At age 5, Idris Brewster and his best friend, Seun Summers (shown here, left to right), were accepted at the Dalton School in New York City. One of the country's top private schools, Dalton is shorthand for "Ivy League farm team."
"Expecting great things," Idris's parents, Brooklyn filmmakers Joe Brewster and Michèle Stephenson, set out to chronicle the boys' intellectual, social and emotional journey from kindergarten through 12th grade.
Their documentary, American Promise, airs on PBS on February 3. In a little over two hours, the film conveys the complexities and rich texture of the boys' inner and outer lives.
It is hard not to fall in love with Idris and Seun (shay-on).
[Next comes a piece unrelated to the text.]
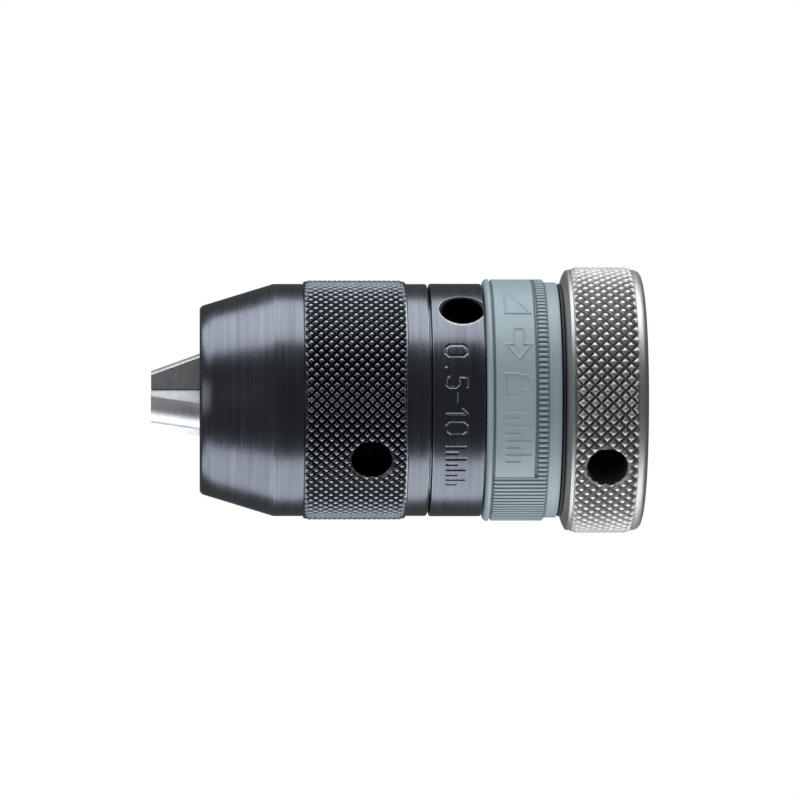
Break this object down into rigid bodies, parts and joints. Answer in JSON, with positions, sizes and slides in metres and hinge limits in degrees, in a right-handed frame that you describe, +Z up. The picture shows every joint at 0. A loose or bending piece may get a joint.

When the film begins, they are wise, charming and unusually perceptive little boys, doing their best to fit into a predominately white private school. They make friends, play sports and learn French, while sagely analyzing their unique situation before an invisible camera.
The pressure that Brewster and Stephenson put on Idris seems relentless. But if you are white, as I am, you cannot pretend to walk in their shoes. One black parent at Dalton describes the "extra burden" his family and others bear because of the color of their skin.
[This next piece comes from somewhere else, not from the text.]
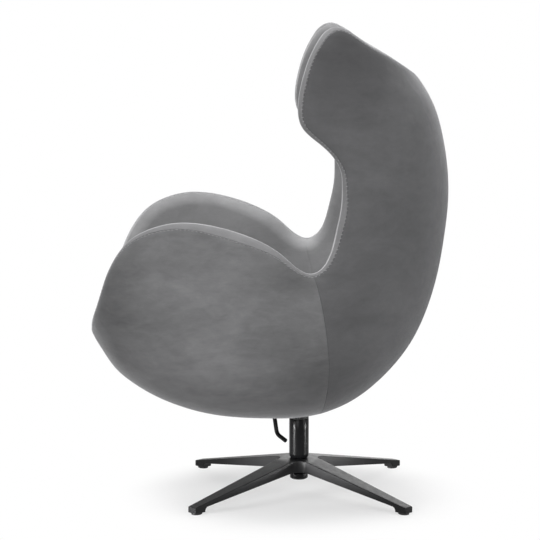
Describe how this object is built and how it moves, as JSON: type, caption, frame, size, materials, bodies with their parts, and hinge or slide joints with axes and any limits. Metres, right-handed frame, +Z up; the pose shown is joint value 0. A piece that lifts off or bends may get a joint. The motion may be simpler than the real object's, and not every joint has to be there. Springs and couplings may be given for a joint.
{
  "type": "swivel lounge chair",
  "caption": "Wing-backed egg-shaped lounge chair in padded velvet, with curved arms, a loose seat cushion, a gas lift with a lever, and a flat star base on glides.",
  "frame": {"origin": "on the floor under the centre of the whole chair's bounding box", "axes": "+Z up; the chair faces -Y; +X is the sitter's left, the side of the lift lever. The lift column's axis is vertical at X 0, Y +68.2 mm"},
  "size_m": [0.7226, 0.8288, 1.1053],
  "materials": {
    "velvet": "short-pile grey velvet, matt with a soft sheen",
    "padded_velvet": "grey velvet over foam",
    "moulded_shell": "raw moulded fibreglass",
    "plywood": "bare plywood",
    "zinc_plated_steel": "zinc plated",
    "gloss_black_metal": "gloss black",
    "satin_black_metal": "satin black powder coat",
    "chromed_rod": "ground and chromed",
    "aluminium_piston": "turned",
    "black_plastic": "moulded black"
  },
  "bodies": {
    "base": {"base_hub": "satin_black_metal", "bottom_boss": "satin_black_metal", "leg_1": "satin_black_metal", "leg_2": "satin_black_metal", "leg_3": "satin_black_metal", "leg_4": "satin_black_metal", "glide_1": "black_plastic", "glide_2": "black_plastic", "glide_3": "black_plastic", "glide_4": "black_plastic", "column_tube": "gloss_black_metal", "guide_bush": "black_plastic", "column_collar": "black_plastic"},
    "rotor": {"piston_rod": "chromed_rod", "piston": "aluminium_piston", "rod_clip": "zinc_plated_steel", "thrust_bearing": "zinc_plated_steel"},
    "seat": {"outer_cover_front": "velvet", "outer_cover_back": "velvet", "rim_band": "velvet", "shell_core": "moulded_shell", "inner_liner": "padded_velvet", "seat_deck": "plywood", "seat_cushion": "padded_velvet", "mechanism_plate": "zinc_plated_steel", "spring_socket": "zinc_plated_steel", "plate_bolt_1": "zinc_plated_steel", "plate_bolt_2": "zinc_plated_steel", "plate_bolt_3": "zinc_plated_steel", "plate_bolt_4": "zinc_plated_steel", "gas_cylinder": "gloss_black_metal", "lever_bearing_1": "black_plastic", "lever_bearing_2": "black_plastic"},
    "lever": {"lever_rod": "gloss_black_metal"},
    "valve": {"valve_pin": "zinc_plated_steel"}
  },
  "joints": [
    {"name": "seat_swivel", "type": "hinge", "parent": "base", "child": "rotor", "pos_m": [0, 0.06818, 0.044], "axis": [0, 0, 1], "continuous": true},
    {"name": "seat_height", "type": "slide", "parent": "rotor", "child": "seat", "axis": [0, 0, 1], "range_m": [0, 0.08]},
    {"name": "lever_pivot", "type": "hinge", "parent": "seat", "child": "lever", "pos_m": [0.025, 0.06818, 0.2753], "axis": [0, -1, 0], "range_deg": [0, 8], "stiffness_Nm_per_rad": 4, "springref_deg": -5.73},
    {"name": "valve_press", "type": "slide", "parent": "seat", "child": "valve", "axis": [0, 0, -1], "range_m": [0, 0.0035]}
  ],
  "couplings": [
    {"joint": "valve_press", "follows": "lever_pivot", "m_per_rad": 0.025}
  ]
}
When Idris encounters seemingly routine bumps in the road—trouble completing homework assignments, a lack of focus in the classroom, defeats on the basketball court—his parents rarely take the setbacks in stride.
Put in context, their anxieties are understandable. While high school graduation rates for black male students have improved in recent years, the discrepancy between black and white males is still 26 percentage points. And according to this projection, one in every three black males born today can expect to serve time in prison, compared with one in every 17 white males.
Seun and Idris quickly become attuned to the negative stereotypes such statistics engender. No wonder young Seun tries to brush the color out of his gums until they bleed, telling his mother that "they're black, they're brown, they're ugly."
No wonder Idris talks "reg—the way I usually talk" at school and "slangish" on the basketball court in Brooklyn, not wanting to be made fun of. No wonder he tells his parents, "I bet if I was white, I'd be better off."
As a teenager, Idris has trouble hailing a cab. Off camera, his mother reports, he has been stopped by police in their neighborhood (presumably for being black). On the Upper East Side near Dalton, white women sometimes ran from Idris, says Stephenson, out of fear that he would steal their purse.
The boys, who are now in college, did not follow the exact path their parents wanted, but they seem destined for great things. They are lucky to have grown up in homes where they were loved and nurtured.
Too many black children in America, for a variety of reasons, don't have that support. They are also living in a country with "an addiction to whiteness," as Dominican-born novelist Junot Díaz puts it. Watching the documentary, one is reminded what a tragedy that is.